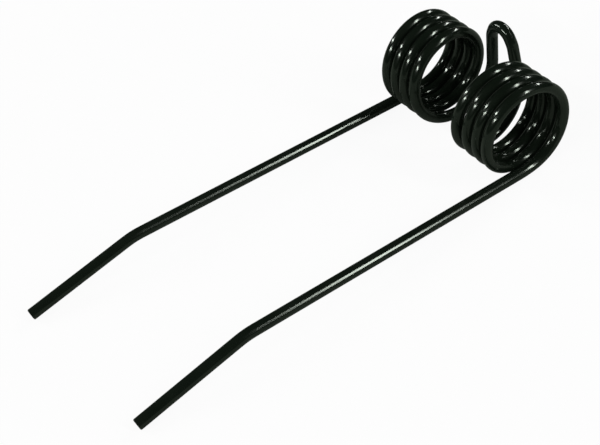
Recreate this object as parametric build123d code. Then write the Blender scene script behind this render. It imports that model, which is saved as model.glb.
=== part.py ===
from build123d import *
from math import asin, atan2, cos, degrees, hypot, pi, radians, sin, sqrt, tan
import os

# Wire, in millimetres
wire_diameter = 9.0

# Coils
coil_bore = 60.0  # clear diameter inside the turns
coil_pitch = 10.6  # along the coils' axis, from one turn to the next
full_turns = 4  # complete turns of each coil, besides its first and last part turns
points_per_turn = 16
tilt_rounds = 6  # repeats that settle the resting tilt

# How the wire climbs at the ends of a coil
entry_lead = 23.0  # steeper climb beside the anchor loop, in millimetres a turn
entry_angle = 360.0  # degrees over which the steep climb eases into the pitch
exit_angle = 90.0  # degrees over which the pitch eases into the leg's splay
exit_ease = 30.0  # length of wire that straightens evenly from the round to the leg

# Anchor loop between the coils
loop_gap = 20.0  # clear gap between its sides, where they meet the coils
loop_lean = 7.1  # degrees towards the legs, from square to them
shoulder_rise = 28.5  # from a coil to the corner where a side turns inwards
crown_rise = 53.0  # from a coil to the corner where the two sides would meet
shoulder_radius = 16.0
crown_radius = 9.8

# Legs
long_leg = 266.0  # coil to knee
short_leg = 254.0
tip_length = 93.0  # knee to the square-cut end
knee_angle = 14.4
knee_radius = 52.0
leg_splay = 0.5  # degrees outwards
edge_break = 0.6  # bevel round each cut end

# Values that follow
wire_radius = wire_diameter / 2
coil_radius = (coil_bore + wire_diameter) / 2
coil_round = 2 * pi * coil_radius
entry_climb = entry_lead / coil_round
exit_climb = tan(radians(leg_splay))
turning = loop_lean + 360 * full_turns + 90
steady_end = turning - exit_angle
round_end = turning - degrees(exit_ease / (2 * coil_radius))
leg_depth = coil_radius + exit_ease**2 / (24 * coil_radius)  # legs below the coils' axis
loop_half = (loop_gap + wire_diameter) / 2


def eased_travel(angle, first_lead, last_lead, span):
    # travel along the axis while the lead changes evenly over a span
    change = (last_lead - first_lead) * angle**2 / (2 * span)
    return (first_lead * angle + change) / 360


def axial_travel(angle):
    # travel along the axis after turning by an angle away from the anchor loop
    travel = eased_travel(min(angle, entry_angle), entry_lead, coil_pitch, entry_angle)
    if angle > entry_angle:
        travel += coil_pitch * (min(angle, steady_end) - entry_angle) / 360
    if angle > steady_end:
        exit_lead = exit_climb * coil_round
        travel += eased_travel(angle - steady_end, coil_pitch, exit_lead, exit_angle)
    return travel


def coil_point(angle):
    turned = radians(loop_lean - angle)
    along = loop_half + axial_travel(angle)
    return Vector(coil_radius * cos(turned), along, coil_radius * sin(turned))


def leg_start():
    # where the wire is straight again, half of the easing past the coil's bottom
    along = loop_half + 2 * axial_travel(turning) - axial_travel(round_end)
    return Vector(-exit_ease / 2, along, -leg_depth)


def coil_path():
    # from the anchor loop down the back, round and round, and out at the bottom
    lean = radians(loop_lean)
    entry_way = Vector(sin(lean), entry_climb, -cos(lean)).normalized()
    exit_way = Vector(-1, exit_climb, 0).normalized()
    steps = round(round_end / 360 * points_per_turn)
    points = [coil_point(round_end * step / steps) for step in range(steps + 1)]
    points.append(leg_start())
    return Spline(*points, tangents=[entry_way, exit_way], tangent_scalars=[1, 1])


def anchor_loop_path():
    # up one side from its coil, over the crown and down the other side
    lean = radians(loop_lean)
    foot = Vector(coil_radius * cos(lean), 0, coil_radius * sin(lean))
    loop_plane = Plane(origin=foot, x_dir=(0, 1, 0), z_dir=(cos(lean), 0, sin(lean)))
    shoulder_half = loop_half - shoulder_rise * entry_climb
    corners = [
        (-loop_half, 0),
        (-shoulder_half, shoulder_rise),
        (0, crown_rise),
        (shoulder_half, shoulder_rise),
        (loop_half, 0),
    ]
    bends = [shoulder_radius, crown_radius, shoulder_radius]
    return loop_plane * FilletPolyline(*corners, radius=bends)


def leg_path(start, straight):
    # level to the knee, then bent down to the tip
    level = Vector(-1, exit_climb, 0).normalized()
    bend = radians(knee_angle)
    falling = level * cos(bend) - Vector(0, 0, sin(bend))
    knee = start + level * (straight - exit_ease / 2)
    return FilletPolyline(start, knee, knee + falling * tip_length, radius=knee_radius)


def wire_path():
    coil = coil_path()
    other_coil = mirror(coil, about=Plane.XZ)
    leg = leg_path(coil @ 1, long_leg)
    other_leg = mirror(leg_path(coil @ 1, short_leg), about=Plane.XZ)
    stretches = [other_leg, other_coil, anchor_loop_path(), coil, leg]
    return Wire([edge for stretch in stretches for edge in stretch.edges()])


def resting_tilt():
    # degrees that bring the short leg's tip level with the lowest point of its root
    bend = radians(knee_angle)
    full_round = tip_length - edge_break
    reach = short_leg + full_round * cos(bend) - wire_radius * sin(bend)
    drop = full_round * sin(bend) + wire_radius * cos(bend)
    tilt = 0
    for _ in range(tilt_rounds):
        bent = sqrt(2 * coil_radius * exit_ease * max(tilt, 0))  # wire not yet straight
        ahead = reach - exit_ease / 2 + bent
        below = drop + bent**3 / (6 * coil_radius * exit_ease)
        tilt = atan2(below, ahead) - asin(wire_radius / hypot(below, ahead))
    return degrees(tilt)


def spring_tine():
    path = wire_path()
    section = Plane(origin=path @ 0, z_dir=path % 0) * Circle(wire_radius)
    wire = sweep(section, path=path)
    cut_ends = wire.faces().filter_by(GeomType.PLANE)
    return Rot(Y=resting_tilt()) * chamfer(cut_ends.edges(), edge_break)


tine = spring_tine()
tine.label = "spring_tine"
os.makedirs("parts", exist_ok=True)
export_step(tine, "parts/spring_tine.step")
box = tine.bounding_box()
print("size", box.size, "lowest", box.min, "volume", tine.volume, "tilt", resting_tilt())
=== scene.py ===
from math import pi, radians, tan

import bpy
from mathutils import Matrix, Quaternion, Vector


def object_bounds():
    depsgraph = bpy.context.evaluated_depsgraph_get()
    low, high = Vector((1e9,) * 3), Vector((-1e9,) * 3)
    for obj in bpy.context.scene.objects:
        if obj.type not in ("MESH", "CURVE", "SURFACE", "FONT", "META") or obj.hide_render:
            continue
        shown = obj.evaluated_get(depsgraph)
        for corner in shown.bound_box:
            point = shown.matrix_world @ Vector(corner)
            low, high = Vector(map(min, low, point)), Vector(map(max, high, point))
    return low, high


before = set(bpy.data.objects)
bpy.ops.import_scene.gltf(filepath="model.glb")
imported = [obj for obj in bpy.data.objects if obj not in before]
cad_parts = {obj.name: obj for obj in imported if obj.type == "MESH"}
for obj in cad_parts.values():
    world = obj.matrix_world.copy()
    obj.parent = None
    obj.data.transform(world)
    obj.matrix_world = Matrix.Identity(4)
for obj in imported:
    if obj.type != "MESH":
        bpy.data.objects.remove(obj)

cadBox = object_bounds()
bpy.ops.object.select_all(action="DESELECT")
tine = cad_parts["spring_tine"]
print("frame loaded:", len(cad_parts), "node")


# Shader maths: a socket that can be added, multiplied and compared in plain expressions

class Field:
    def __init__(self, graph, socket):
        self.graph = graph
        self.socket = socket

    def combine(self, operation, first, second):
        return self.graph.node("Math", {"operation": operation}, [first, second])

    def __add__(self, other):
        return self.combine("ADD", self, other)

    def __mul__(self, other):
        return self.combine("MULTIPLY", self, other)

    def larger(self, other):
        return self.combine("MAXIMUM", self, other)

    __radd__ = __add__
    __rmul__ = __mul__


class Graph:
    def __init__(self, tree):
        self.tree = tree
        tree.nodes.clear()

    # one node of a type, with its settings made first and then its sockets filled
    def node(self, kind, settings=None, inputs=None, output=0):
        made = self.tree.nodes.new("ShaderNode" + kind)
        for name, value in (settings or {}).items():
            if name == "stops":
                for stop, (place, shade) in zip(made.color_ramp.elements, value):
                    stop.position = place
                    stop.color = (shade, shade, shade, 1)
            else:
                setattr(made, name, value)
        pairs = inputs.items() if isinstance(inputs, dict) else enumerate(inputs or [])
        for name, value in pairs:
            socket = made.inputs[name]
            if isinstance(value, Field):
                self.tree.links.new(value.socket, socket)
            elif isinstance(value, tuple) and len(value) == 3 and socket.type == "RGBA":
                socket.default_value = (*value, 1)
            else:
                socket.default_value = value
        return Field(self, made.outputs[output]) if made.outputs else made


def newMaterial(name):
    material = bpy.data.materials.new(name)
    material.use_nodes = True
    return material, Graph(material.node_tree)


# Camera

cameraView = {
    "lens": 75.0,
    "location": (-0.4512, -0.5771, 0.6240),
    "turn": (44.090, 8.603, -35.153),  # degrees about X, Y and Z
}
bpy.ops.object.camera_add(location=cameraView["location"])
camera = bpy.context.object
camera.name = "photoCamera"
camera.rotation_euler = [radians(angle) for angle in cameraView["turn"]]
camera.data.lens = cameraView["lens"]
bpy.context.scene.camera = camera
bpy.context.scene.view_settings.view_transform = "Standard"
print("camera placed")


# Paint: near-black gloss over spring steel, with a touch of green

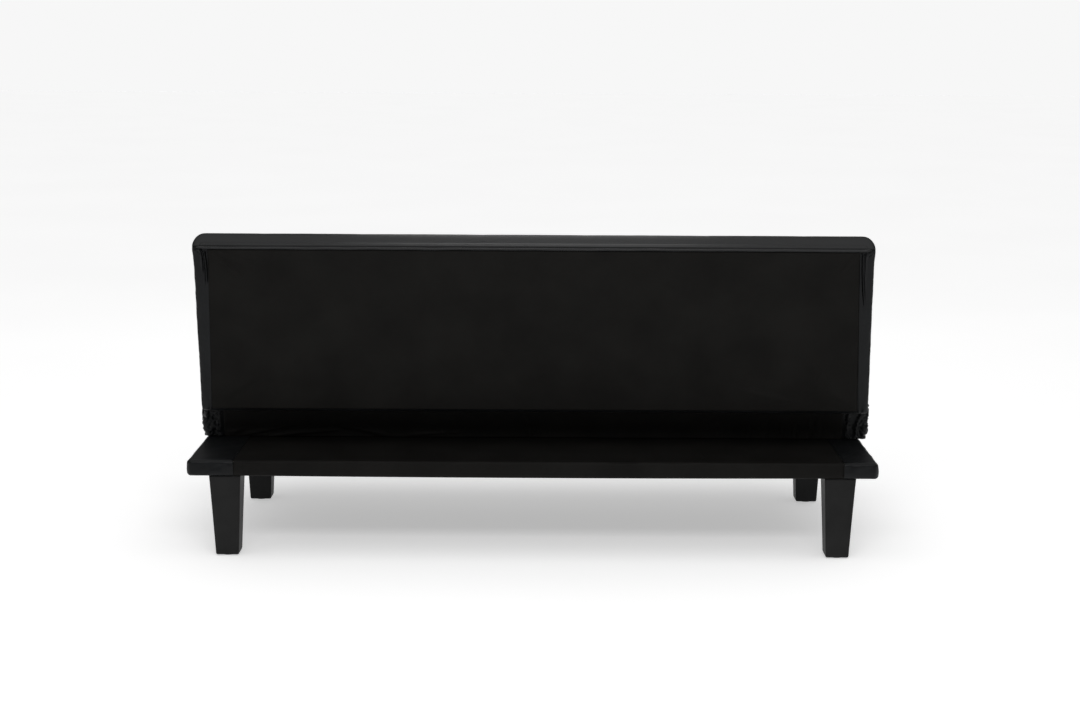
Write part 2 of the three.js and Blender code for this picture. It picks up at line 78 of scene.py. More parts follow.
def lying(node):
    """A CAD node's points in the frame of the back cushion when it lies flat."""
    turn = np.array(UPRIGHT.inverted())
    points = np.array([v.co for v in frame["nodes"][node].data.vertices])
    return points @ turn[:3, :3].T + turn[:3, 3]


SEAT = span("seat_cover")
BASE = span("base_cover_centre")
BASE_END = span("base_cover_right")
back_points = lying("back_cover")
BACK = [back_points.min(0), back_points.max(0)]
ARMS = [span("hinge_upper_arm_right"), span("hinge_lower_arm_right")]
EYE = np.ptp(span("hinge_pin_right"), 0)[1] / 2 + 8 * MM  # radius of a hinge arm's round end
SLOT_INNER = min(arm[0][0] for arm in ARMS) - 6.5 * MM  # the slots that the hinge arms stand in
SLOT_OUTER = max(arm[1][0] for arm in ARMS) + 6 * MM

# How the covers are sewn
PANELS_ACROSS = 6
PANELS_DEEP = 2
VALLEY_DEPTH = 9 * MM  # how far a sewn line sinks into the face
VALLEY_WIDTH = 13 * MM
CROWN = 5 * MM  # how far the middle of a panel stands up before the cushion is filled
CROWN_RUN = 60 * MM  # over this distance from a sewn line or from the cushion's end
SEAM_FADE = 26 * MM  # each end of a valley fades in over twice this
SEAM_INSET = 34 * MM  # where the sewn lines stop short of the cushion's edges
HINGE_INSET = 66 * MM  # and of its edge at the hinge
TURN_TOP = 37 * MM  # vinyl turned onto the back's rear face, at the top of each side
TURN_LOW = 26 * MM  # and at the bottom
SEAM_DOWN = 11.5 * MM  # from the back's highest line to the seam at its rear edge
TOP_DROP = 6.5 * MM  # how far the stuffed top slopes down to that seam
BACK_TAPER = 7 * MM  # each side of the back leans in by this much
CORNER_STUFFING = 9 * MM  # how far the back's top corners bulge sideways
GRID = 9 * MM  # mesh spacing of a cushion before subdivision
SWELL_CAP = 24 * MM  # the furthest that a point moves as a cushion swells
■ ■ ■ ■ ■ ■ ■
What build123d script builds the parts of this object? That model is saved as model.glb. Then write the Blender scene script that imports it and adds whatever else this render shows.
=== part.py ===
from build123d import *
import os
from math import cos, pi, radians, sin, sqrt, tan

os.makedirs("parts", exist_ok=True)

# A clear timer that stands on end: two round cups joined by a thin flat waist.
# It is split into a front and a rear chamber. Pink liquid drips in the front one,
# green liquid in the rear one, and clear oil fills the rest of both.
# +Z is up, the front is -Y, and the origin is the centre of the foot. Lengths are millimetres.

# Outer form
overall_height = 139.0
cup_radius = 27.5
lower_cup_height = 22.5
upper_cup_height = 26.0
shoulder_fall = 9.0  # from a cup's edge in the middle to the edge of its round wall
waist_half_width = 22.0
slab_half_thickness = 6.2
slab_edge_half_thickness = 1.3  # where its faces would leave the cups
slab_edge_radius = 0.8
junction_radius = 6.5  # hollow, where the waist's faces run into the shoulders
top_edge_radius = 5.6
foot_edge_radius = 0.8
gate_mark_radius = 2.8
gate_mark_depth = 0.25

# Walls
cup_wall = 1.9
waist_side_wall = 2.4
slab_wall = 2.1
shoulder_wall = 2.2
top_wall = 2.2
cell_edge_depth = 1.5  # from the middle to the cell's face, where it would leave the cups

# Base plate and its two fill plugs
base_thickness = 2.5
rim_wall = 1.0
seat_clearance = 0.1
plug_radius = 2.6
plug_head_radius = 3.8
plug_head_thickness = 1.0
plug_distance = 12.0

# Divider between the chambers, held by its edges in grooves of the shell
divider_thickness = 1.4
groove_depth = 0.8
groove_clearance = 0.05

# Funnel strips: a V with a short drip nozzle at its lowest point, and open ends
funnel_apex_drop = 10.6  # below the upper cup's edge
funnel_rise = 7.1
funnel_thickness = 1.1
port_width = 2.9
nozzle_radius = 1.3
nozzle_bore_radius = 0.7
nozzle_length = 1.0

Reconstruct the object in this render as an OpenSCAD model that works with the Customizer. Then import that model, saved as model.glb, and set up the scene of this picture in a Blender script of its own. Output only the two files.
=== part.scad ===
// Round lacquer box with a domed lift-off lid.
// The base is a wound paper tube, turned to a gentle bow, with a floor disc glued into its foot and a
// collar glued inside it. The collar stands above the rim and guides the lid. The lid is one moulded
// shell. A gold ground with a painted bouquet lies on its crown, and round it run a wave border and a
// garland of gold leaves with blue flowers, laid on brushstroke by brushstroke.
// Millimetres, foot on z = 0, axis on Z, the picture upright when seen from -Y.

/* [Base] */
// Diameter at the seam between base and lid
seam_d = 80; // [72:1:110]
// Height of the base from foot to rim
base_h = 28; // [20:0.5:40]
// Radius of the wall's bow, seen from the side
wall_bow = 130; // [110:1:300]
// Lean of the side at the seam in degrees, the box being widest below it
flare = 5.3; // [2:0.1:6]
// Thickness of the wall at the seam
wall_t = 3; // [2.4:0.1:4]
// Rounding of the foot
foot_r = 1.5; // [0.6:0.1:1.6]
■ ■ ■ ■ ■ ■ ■
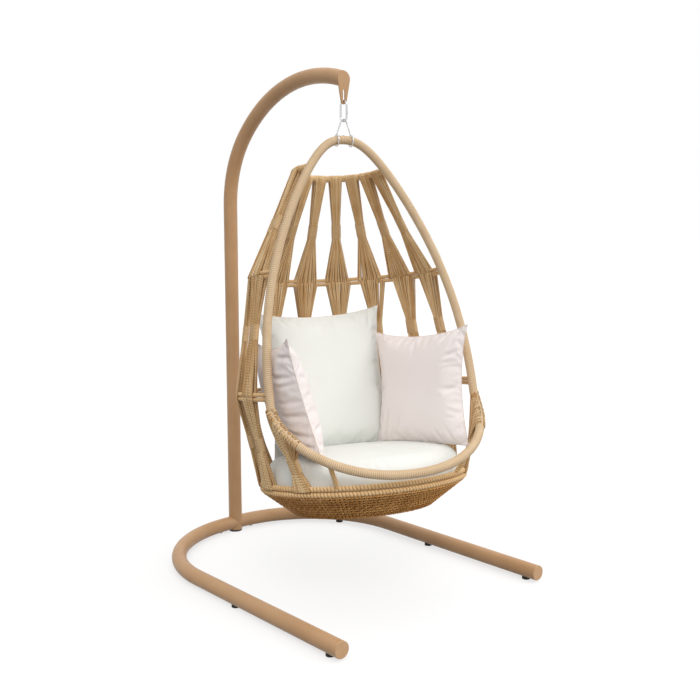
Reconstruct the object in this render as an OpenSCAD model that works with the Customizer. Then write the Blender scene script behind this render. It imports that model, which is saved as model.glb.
■ ■ ■ ■ ■ ■ ■
- **Set exercise**
From the line containing "tine = spring_tine()" down to the line containing "before = set(bpy.data.objects)" in the material above, reproduce every line exactly, including the two end lines.

- **Expected output**
tine = spring_tine()
tine.label = "spring_tine"
os.makedirs("parts", exist_ok=True)
export_step(tine, "parts/spring_tine.step")
box = tine.bounding_box()
print("size", box.size, "lowest", box.min, "volume", tine.volume, "tilt", resting_tilt())
=== scene.py ===
from math import pi, radians, tan

import bpy
from mathutils import Matrix, Quaternion, Vector


def object_bounds():
    depsgraph = bpy.context.evaluated_depsgraph_get()
    low, high = Vector((1e9,) * 3), Vector((-1e9,) * 3)
    for obj in bpy.context.scene.objects:
        if obj.type not in ("MESH", "CURVE", "SURFACE", "FONT", "META") or obj.hide_render:
            continue
        shown = obj.evaluated_get(depsgraph)
        for corner in shown.bound_box:
            point = shown.matrix_world @ Vector(corner)
            low, high = Vector(map(min, low, point)), Vector(map(max, high, point))
    return low, high


before = set(bpy.data.objects)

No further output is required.